Another leading indicator for pitcher luck is left on base percentage, known more poetically as strand rate. This statistic measures the number of batters a pitcher allows to reach base who do not score. Some of the luck involved in this stat is obvious; a starter clearly has no way of influencing whether or not a reliever allows inherited runners to score. Some is a bit more abstract, and varies from pitcher to pitcher. While there are starters who lose effectiveness going to the stretch from the windup (Javy Vazquez comes to mind), others don't lose any of their juice with runners on base.
But just like BABIP, there's a range into which nearly all pitchers will fall for strand rate, which is between 70 and 72 percent. However, strikeout pitchers have a track record for posting better-than-average strand rates. That should be intuitive. Obviously if you can strike a guy out, you don't risk allowing runs on RBI groundouts or plays of that nature.

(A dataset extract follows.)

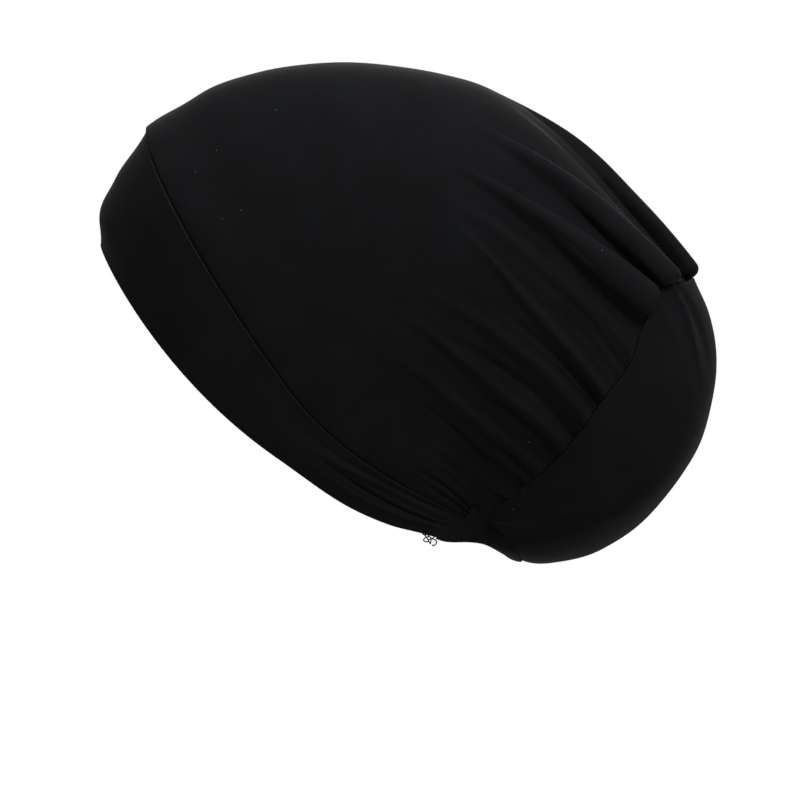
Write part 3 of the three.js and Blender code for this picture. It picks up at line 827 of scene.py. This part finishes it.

Let's get back to Scherzer. As I wrote earlier, his 4.02 ERA for April was a bit of a disappointment. However, he still has 46 strikeouts in 31.1 innings. His line-drive rate is 16.9 percent, better than league average, and he's inducing grounders at a 46.5 percent rate. So how does he have such a high ERA? Well, his BABIP is .380 and his strand rate is 64.3 percent. Part of that ridiculously high BABIP comes with the territory of pitching for the Tigers. When Jhonny Peralta, Miguel Cabrera and Prince Fielder are three of your starting infielders, you're inevitably going to fall victim to more seeing-eye singles than pitchers on other teams.
Still, a .380 BABIP is laughably high, especially for a pitcher with Scherzer's ability, and a strand rate in the mid-60s can't help but move back toward league average. In 2012, only one pitcher, Luke Hochevar, had a strand rate worse than Scherzer's current 64.3 percent for the entire season, and there were only 16 in the entire majors who finished the year under 70 percent.
Given his poor luck, you probably expect Scherzer to have a sparkling FIP. You, Mr. Fantasy Owner, have been paying close attention to these columns. Scherzer's 1.68 FIP is fourth best in the league, behind just Adam Wainwright, Anibal Sanchez and Yu Darvish. His ERA may not suggest it, but Scherzer is pitching like a Cy Young candidate. If you own him, treat him as such, and if you don't, see if you can play up his high ERA and convince his owner to make the terrible mistake of trading him to you.